В годы нашего знакомства он никогда не ошибался в своих суждениях, писала Карсавина, и артисты безоговорочно доверяли его мнению.
Он поставил свой изысканный вкус на службу новаторским движениям в искусстве, будучи их страстным поклонником. Так что можно предположить, что он согласился бы со словами Микеланджело: «Тот, кто идет за другими, никогда не сможет оказаться впереди них». Поскольку Нижинский, Фокин и Карсавина являли собой артистов, которые сами шли вперед, Дягилев поддерживал их всеми силами. Он «мгновенно распознавал все, что свежо и ново», [42] при этом «умел отличить в искусстве истину преходящую от истины вечной» (Карсавина). Он был гениальным провидцем, ему доставляло огромную радость, когда удавалось предугадать ростки гениальности там, где другие антрепренеры, обладающие менее тонкой интуицией, видели лишь эксцентричность.
Эта страсть ко всему новаторскому объясняет его жгучую ненасытную тягу вечного любовника к молодости. Он бесконечно восхищался юностью и всем новым, в любых проявлениях. Была ли эта тяга чрезмерной? Возможно.
(На самом деле), он принимал, часто совершенно бездумно, все формы выражения новых идей, страшась не успеть за новыми веяниями, не познать их хрупкой красоты и не понять их язык. [43]

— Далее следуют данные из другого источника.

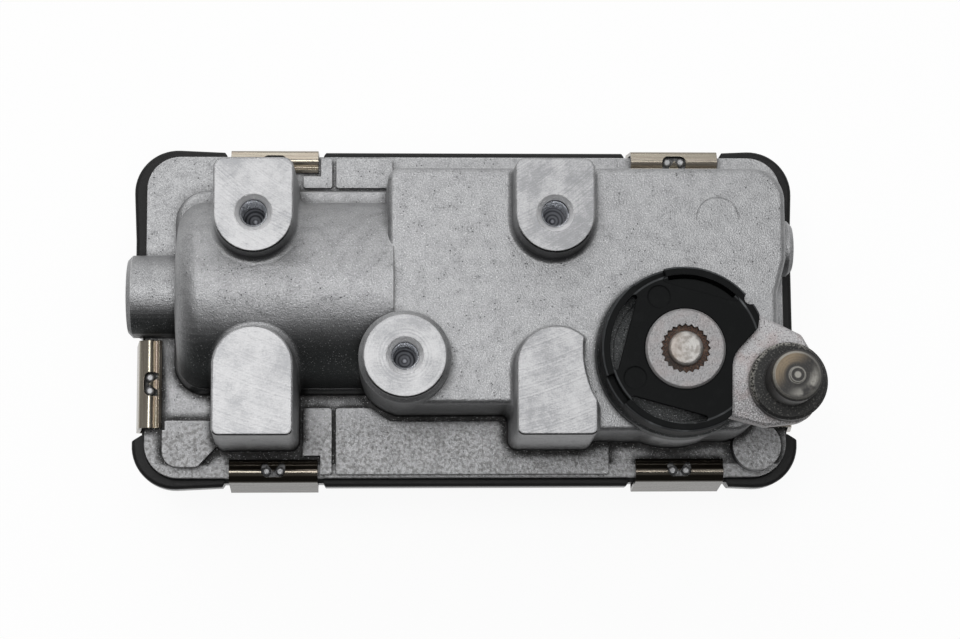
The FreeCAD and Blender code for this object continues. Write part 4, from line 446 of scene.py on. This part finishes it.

Но у каждой медали есть и обратная сторона. Дягилев часто оставлял других обрабатывать открытые земли, чтобы самому двигаться дальше. По крайней мере, он никогда не поддавался искушению идти по проторенной дорожке, быстро приводящей к успеху. «Повторять прошлые достижения и наслаждаться уже достигнутым когда-то успехом – это не моя задача», – писал он в своих «Воспоминаниях». Ему даже нравилось с некоторым пренебрежением относиться к своим проектам, снискавшим наибольшую славу. Дягилев отвергал те лавровые ветви, которые, несмотря на обилие листьев, уже утратили свежесть. [44] Он никогда не сожалел о прошлом. Для него каждый новый день был прекрасен, потому что это был сегодняшний день: по словам Карсавиной, «всеми мыслями он устремлялся в завтра».